*What to produce*
Restate the complete material exactly.

*Source material*
================
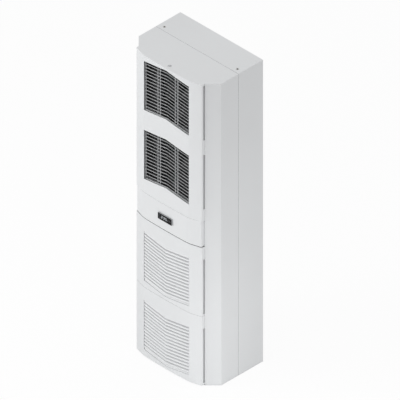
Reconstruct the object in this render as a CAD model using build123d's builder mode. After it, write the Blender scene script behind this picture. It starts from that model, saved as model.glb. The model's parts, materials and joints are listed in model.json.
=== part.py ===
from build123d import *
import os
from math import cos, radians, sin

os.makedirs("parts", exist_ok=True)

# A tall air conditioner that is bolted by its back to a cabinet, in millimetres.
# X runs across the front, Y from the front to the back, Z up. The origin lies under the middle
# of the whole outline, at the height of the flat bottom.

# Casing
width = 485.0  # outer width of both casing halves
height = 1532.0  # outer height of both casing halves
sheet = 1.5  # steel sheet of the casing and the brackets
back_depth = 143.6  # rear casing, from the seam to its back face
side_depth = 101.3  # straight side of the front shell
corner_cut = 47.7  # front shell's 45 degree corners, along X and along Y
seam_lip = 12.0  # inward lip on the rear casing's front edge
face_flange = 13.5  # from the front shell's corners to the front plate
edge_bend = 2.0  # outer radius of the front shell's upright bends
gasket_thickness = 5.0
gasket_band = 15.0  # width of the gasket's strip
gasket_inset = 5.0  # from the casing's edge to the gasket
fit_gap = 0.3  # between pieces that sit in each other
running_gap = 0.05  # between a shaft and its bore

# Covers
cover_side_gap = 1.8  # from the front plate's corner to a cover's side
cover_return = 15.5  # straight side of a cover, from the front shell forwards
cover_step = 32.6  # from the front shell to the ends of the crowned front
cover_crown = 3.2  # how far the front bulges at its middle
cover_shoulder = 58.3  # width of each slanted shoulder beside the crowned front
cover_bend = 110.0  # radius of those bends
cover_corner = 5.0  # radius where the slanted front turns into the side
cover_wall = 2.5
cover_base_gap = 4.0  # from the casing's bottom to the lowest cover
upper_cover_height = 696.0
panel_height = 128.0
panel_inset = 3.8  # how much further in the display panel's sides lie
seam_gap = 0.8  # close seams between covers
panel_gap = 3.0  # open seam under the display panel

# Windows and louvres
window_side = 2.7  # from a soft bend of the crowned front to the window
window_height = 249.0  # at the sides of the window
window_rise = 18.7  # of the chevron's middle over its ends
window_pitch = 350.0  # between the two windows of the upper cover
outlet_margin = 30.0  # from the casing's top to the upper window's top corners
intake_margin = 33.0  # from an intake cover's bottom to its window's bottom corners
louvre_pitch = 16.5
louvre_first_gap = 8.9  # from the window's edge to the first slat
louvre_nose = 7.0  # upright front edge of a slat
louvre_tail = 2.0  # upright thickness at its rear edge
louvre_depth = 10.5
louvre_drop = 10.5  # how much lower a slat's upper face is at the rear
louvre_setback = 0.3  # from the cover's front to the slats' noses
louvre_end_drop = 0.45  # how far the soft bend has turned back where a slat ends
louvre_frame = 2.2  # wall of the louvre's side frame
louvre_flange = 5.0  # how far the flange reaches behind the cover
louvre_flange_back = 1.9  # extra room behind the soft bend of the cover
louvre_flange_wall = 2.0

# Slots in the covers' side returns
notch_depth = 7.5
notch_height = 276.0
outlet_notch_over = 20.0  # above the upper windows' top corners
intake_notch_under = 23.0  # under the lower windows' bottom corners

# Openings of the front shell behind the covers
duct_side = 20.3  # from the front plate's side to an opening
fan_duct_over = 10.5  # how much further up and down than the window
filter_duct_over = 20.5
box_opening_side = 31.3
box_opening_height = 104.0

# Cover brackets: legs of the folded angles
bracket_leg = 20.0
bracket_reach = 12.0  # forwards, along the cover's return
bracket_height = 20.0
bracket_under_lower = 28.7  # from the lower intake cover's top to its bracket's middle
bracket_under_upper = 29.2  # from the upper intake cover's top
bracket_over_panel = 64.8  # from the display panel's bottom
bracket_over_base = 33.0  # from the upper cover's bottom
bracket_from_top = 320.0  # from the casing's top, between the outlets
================
*Result*
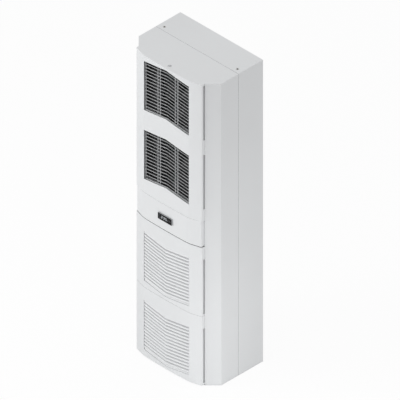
Reconstruct the object in this render as a CAD model using build123d's builder mode. After it, write the Blender scene script behind this picture. It starts from that model, saved as model.glb. The model's parts, materials and joints are listed in model.json.
=== part.py ===
from build123d import *
import os
from math import cos, radians, sin

os.makedirs("parts", exist_ok=True)

# A tall air conditioner that is bolted by its back to a cabinet, in millimetres.
# X runs across the front, Y from the front to the back, Z up. The origin lies under the middle
# of the whole outline, at the height of the flat bottom.

# Casing
width = 485.0  # outer width of both casing halves
height = 1532.0  # outer height of both casing halves
sheet = 1.5  # steel sheet of the casing and the brackets
back_depth = 143.6  # rear casing, from the seam to its back face
side_depth = 101.3  # straight side of the front shell
corner_cut = 47.7  # front shell's 45 degree corners, along X and along Y
seam_lip = 12.0  # inward lip on the rear casing's front edge
face_flange = 13.5  # from the front shell's corners to the front plate
edge_bend = 2.0  # outer radius of the front shell's upright bends
gasket_thickness = 5.0
gasket_band = 15.0  # width of the gasket's strip
gasket_inset = 5.0  # from the casing's edge to the gasket
fit_gap = 0.3  # between pieces that sit in each other
running_gap = 0.05  # between a shaft and its bore

# Covers
cover_side_gap = 1.8  # from the front plate's corner to a cover's side
cover_return = 15.5  # straight side of a cover, from the front shell forwards
cover_step = 32.6  # from the front shell to the ends of the crowned front
cover_crown = 3.2  # how far the front bulges at its middle
cover_shoulder = 58.3  # width of each slanted shoulder beside the crowned front
cover_bend = 110.0  # radius of those bends
cover_corner = 5.0  # radius where the slanted front turns into the side
cover_wall = 2.5
cover_base_gap = 4.0  # from the casing's bottom to the lowest cover
upper_cover_height = 696.0
panel_height = 128.0
panel_inset = 3.8  # how much further in the display panel's sides lie
seam_gap = 0.8  # close seams between covers
panel_gap = 3.0  # open seam under the display panel

# Windows and louvres
window_side = 2.7  # from a soft bend of the crowned front to the window
window_height = 249.0  # at the sides of the window
window_rise = 18.7  # of the chevron's middle over its ends
window_pitch = 350.0  # between the two windows of the upper cover
outlet_margin = 30.0  # from the casing's top to the upper window's top corners
intake_margin = 33.0  # from an intake cover's bottom to its window's bottom corners
louvre_pitch = 16.5
louvre_first_gap = 8.9  # from the window's edge to the first slat
louvre_nose = 7.0  # upright front edge of a slat
louvre_tail = 2.0  # upright thickness at its rear edge
louvre_depth = 10.5
louvre_drop = 10.5  # how much lower a slat's upper face is at the rear
louvre_setback = 0.3  # from the cover's front to the slats' noses
louvre_end_drop = 0.45  # how far the soft bend has turned back where a slat ends
louvre_frame = 2.2  # wall of the louvre's side frame
louvre_flange = 5.0  # how far the flange reaches behind the cover
louvre_flange_back = 1.9  # extra room behind the soft bend of the cover
louvre_flange_wall = 2.0

# Slots in the covers' side returns
notch_depth = 7.5
notch_height = 276.0
outlet_notch_over = 20.0  # above the upper windows' top corners
intake_notch_under = 23.0  # under the lower windows' bottom corners

# Openings of the front shell behind the covers
duct_side = 20.3  # from the front plate's side to an opening
fan_duct_over = 10.5  # how much further up and down than the window
filter_duct_over = 20.5
box_opening_side = 31.3
box_opening_height = 104.0

# Cover brackets: legs of the folded angles
bracket_leg = 20.0
bracket_reach = 12.0  # forwards, along the cover's return
bracket_height = 20.0
bracket_under_lower = 28.7  # from the lower intake cover's top to its bracket's middle
bracket_under_upper = 29.2  # from the upper intake cover's top
bracket_over_panel = 64.8  # from the display panel's bottom
bracket_over_base = 33.0  # from the upper cover's bottom
bracket_from_top = 320.0  # from the casing's top, between the outlets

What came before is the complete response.